An approach to use an array of three acoustic emission sensors to locate uneven events in machining—Part 1: method and validation

Abstract The paper reports on an approach to use the triangulation technique applied to arrays of acoustic emission sensors for the location of uneven events occurring during machining. The generation of some uneven events (e.g. workpiece surface discontinuities, plucking, smearing) in machining can be associated with the release of acoustic emission energy. When more than one cutting edge is in contact with the workpiece (e.g. broaching, milling) it is difficult to associate the burst of acoustic emission signal with the tooth that generated it and therefore to locate, relatively to the workpiece surface, the position of acoustic source.
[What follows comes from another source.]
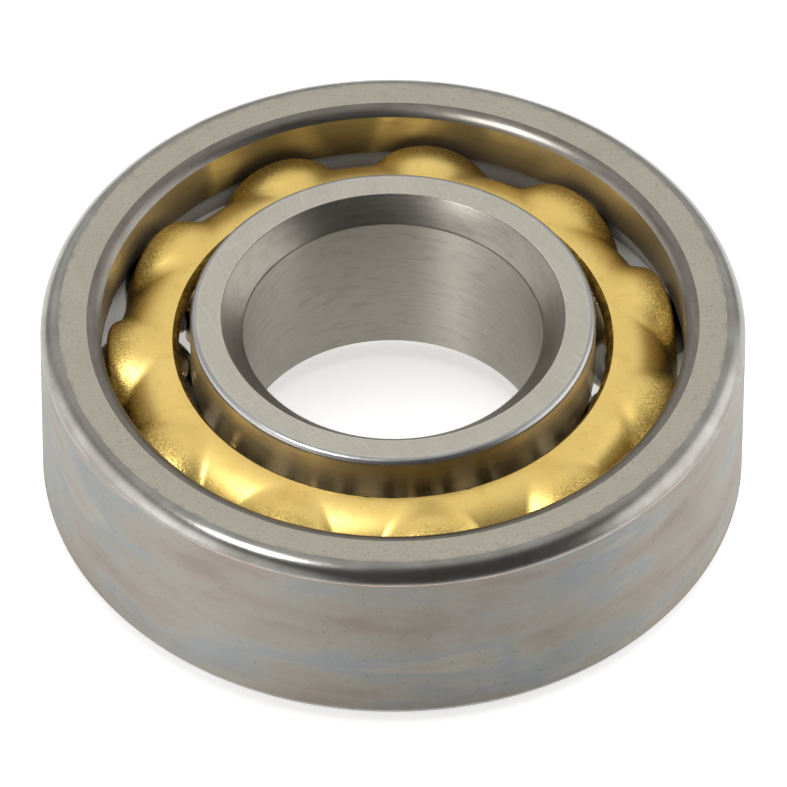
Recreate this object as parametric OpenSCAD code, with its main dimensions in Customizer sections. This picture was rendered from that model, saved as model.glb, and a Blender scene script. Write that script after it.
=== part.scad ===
// Separable (shoulder type) deep groove ball bearing with a one-piece pressed brass cage.
// Millimetres. +Z is the bearing axis. The origin is the centre of the outer ring's lower face.
// The outer ring has one groove shoulder, on top. Its lower side is open, so it lifts off the rest.

/* [Bearing size] */
// bore of the inner ring
bore_d = 20; // [18:0.5:21]
// outside diameter of the outer ring
outer_d = 47; // [46:0.5:50]
// width of each ring
ring_w = 14; // [13:0.5:16]
// how far the inner ring stands above the outer ring
stand_out = 0.25; // [0:0.05:0.5]

/* [Balls] */
// ball diameter (5/16 inch)
ball_d = 7.938; // [7.9:0.002:7.96]
// diameter of the circle through the ball centres
pitch_d = 33.4; // [33.2:0.1:33.6]
// radial gap between a ball and each groove bottom
ball_gap = 0.03; // [0.02:0.01:0.05]
// groove radius as a share of the ball diameter
groove_ratio = 0.52; // [0.515:0.005:0.53]
// direction of the first ball seen from above, in degrees from +X
first_ball = 82.3; // [0:0.1:360]

/* [Outer ring] */
// bore of the shoulder land
land_d = 39; // [38.8:0.02:39.4]
// radius of the arc across the land's upper edge
land_edge_r = 1.5; // [1.4:0.05:2]
// radial depth of the land's upper edge
land_edge_depth = 0.9; // [0.7:0.05:0.9]
// axial height of the land's upper edge
land_edge_h = 0.5; // [0.4:0.05:0.6]
// radius of the arc across the outside corners
corner_r = 1.6; // [1.5:0.05:3]
// radial depth of the outside corners
corner_depth = 1.25; // [0.9:0.05:1.25]
// axial height of the outside corners
corner_h = 1.07; // [0.9:0.01:1.1]
// chamfer at the open side
open_chamfer = 0.6; // [0.3:0.1:1]

/* [Inner ring] */
// diameter over both shoulders
shoulder_d = 27; // [26.6:0.1:27.4]
// rounding of the shoulder edges
shoulder_round = 0.4; // [0.2:0.05:0.6]
// radial size of the bore chamfers
bore_chamfer_r = 1.44; // [0.8:0.02:1.6]
// axial size of the bore chamfers
bore_chamfer_z = 1.4; // [0.8:0.05:1.6]

/* [Cage] */
// thickness of the brass sheet
sheet_t = 0.8; // [0.6:0.05:0.8]
// clearance between a ball and its pocket
pocket_gap = 0.08; // [0.06:0.01:0.1]
// inner diameter of the cage at its top
cage_in_d = 29.4; // [29:0.1:29.6]
// how much the sheared inner edge leans inwards through the sheet
edge_lean = 0.38; // [0:0.02:0.5]
// outer diameter of the cage
cage_out_d = 38.3; // [38:0.1:38.5]
// radius of the round fall of the sheet between the pockets
fall_r = 4.6; // [4.4:0.1:4.7]
// how far above the ball centres that round fall is centred
fall_rise = 0.25; // [0.1:0.05:0.35]
// how far the sheet between the pockets stays inside the cage's outer diameter
fall_inset = 0.15; // [0.1:0.05:0.3]
// height of the pocket rims above the ball centres
rim_h = 0.75; // [0.5:0.05:1]
// width of the fingers that hold the balls
finger_w = 3.6; // [3:0.1:3.8]
// reach of the fingers below the ball centres
finger_drop = 1.5; // [1:0.1:2]

/* [Hidden] */
$fn = 96;
ball_count = 11;
ball_step = 360 / ball_count;
ball_z = ring_w / 2 + stand_out;
pitch_r = pitch_d / 2;
groove_r = ball_d * groove_ratio;
outer_groove_r = pitch_r + ball_d / 2 + ball_gap;
inner_groove_r = pitch_r - ball_d / 2 - ball_gap;
pocket_r = ball_d / 2 + pocket_gap;
dome_r = pocket_r + sheet_t;
cage_top = ball_z + dome_r;
cage_bottom = ball_z - finger_drop;
dome_rim_z = ball_z + rim_h;
sheet_rim_z = dome_rim_z - sheet_t / 4;
steel = [0.66, 0.65, 0.62];
ball_steel = [0.8, 0.8, 0.8];
brass = [0.8, 0.65, 0.36];

// ---- shared shapes ----

// the waste of a rounded corner: a square corner less a disc, pointing to +X +Y
module corner_waste(r) {
    difference() {
        square(r + 1);
        circle(r);
    }
}

// the waste of a corner at the origin, cut back by a shallow arc that leaves an edge at each end
module edge_waste(depth, height, r) {
    chord = norm([depth, height]);
    reach = sqrt(pow(r, 2) - pow(chord / 2, 2));
    translate([-depth / 2 - reach * height / chord, -height / 2 - reach * depth / chord])
        corner_waste(r);
}

// places its children at the centre of one ball, counted from zero
module at_ball(i) {
    rotate(first_ball + i * ball_step)
        translate([pitch_r, 0, ball_z])
            children();
}

// ---- outer ring ----

module outer_ring_profile() {
    difference() {
        translate([land_d / 2, 0])
            square([outer_d / 2 - land_d / 2, ring_w]);
        // ball groove
        translate([outer_groove_r - groove_r, ball_z])
            circle(groove_r);
        // open side below the groove
        square([outer_groove_r, ball_z]);
        polygon([
            [outer_groove_r - 1, -1],
            [outer_groove_r + open_chamfer + 1, -1],
            [outer_groove_r - 1, open_chamfer + 1]
        ]);
        // upper edge of the land
        translate([land_d / 2, ring_w])
            mirror([1, 0])
                edge_waste(land_edge_depth, land_edge_h, land_edge_r);
        // outside corners
        for (low = [0, 1])
            translate([outer_d / 2, low ? 0 : ring_w])
                mirror([0, low])
                    edge_waste(corner_depth, corner_h, corner_r);
    }
}

module outer_ring() {
    color(steel)
        rotate_extrude()
            outer_ring_profile();
}

// ---- inner ring ----

module inner_ring_end_waste() {
    polygon([
        [bore_d / 2 - 1, ring_w - bore_chamfer_z - bore_chamfer_z / bore_chamfer_r],
        [bore_d / 2 + bore_chamfer_r + 1, ring_w + bore_chamfer_z / bore_chamfer_r],
        [bore_d / 2 - 1, ring_w + bore_chamfer_z / bore_chamfer_r]
    ]);
    translate([shoulder_d / 2 - shoulder_round, ring_w - shoulder_round])
        corner_waste(shoulder_round);
}

module inner_ring_profile() {
    difference() {
        translate([bore_d / 2, 0])
            square([(shoulder_d - bore_d) / 2, ring_w]);
        translate([inner_groove_r + groove_r, ring_w / 2])
            circle(groove_r);
        inner_ring_end_waste();
        translate([0, ring_w])
            mirror([0, 1])
                inner_ring_end_waste();
    }
}

module inner_ring() {
    color(steel)
        translate([0, 0, stand_out])
            rotate_extrude()
                inner_ring_profile();
}

// ---- cage ----

// ring whose round outside is the sheet's surface between the pockets, drawn in by t
module fall(t) {
    rotate_extrude()
        translate([cage_out_d / 2 - fall_inset - fall_r, ball_z + fall_rise])
            circle(fall_r - t);
}

// everything the sheet between the pockets may fill: a band, and the fingers below it
module sheet_limit() {
    translate([0, 0, sheet_rim_z])
        cylinder(h = dome_r, d = cage_out_d);
    for (i = [0 : ball_count - 1])
        rotate(first_ball + (i + 0.5) * ball_step)
            translate([pitch_r, -finger_w / 2, cage_bottom])
                cube([cage_out_d / 2 - pitch_r - fall_inset / 2, finger_w, dome_r]);
}

// outside of the pressed sheet, with the domes over the balls
module cage_outside() {
    intersection() {
        fall(0);
        sheet_limit();
    }
    intersection() {
        for (i = [0 : ball_count - 1])
            at_ball(i)
                sphere(dome_r);
        translate([0, 0, dome_rim_z])
            cylinder(h = dome_r, d = cage_out_d);
    }
}

// the leaning inner edge, and the space inside it
module inner_edge_waste() {
    cylinder(h = 2 * ring_w, r = cage_in_d / 2 - edge_lean);
    translate([0, 0, cage_top - sheet_t])
        cylinder(h = 2 * sheet_t, r1 = cage_in_d / 2 - edge_lean, r2 = cage_in_d / 2 + edge_lean);
}

module cage() {
    color(brass)
        difference() {
            cage_outside();
            fall(sheet_t);
            for (i = [0 : ball_count - 1])
                at_ball(i)
                    sphere(pocket_r);
            inner_edge_waste();
        }
}

// ---- balls ----

module ball(i) {
    color(ball_steel)
        at_ball(i)
            sphere(d = ball_d);
}

module ball_01() { ball(0); }
module ball_02() { ball(1); }
module ball_03() { ball(2); }
module ball_04() { ball(3); }
module ball_05() { ball(4); }
module ball_06() { ball(5); }
module ball_07() { ball(6); }
module ball_08() { ball(7); }
module ball_09() { ball(8); }
module ball_10() { ball(9); }
module ball_11() { ball(10); }

outer_ring();
inner_ring();
cage();
ball_01();
ball_02();
ball_03();
ball_04();
ball_05();
ball_06();
ball_07();
ball_08();
ball_09();
ball_10();
ball_11();
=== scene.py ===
import math
import bmesh
import bpy
import numpy as np
from mathutils import Matrix, Vector

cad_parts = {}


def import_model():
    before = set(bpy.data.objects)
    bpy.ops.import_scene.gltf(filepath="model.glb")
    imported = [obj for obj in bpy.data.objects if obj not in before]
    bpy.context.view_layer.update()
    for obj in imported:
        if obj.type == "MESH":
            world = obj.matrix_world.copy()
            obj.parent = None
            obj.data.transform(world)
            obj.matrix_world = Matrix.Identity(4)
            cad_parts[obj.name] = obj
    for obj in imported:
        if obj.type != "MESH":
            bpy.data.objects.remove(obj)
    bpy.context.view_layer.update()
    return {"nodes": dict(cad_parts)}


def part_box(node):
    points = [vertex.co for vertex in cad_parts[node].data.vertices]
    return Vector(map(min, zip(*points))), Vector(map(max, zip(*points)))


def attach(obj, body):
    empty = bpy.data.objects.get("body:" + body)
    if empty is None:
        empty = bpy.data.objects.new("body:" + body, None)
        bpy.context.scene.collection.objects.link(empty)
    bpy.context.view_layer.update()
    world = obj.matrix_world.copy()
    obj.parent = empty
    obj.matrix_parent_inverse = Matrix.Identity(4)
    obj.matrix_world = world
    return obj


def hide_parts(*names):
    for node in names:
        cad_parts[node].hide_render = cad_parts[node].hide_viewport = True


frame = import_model()
nodes = frame["nodes"]
scene = bpy.context.scene
MM = 0.001


# ---- sizes, in millimetres, from the frame ----

def span(node):
    lo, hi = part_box(node)
    return [c / MM for c in lo], [c / MM for c in hi]


balls = sorted(n for n in nodes if n.startswith("ball_"))
(OUT_X0, _, OUT_Z0), (_, _, OUT_Z1) = span("outer_ring")
OUT_R = -OUT_X0
(_, _, IN_Z0), (IN_R, _, IN_Z1) = span("inner_ring")
(_, _, CAGE_Z0), (CAGE_R, _, CAGE_Z1) = span("cage")
first_lo, first_hi = span(balls[0])
BALL = [(a + b) / 2 for a, b in zip(first_lo, first_hi)]
BALL_R = (first_hi[2] - first_lo[2]) / 2
BALL_Z = BALL[2]
PITCH_R = math.hypot(BALL[0], BALL[1])
BALL_A = math.atan2(BALL[1], BALL[0])
COUNT = len(balls)
POCKET_GAP = 0.08
SHEET = CAGE_Z1 - BALL_Z - BALL_R - POCKET_GAP
BORE_R = 10.0


# ---- material helper ----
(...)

The location of the acoustic source, related to the occurrence of the uneven event, is evaluated by feeding the time delays in detecting the same burst signal by three acoustic sensors placed on the workpiece, into an analytical geometry model. Using numerical methods in Matlab, the analytical solution for the location of acoustic source was found by adding to the system formed by three spherical analytical equations, with the acoustic emission sensors as their centres, the characteristics of the cutting tool path. The methodology has been calibrated using pencil break lead tests to asses the accuracy of the acoustic source location and the requirements of the data acquisition system. ‘Near-orthogonal’ cutting trials were carried out using two different arrays of acoustic emission sensors and the uneven events located relatively to the workpiece surface. It was found that the proposed methodology has potential to locate, at a reasonable accuracy, the acoustic sources that are related to the occurrence of uneven events in machining. This work represents a preliminary investigation to be used for the location of workpiece defects during machining with multiple cutting edge tools.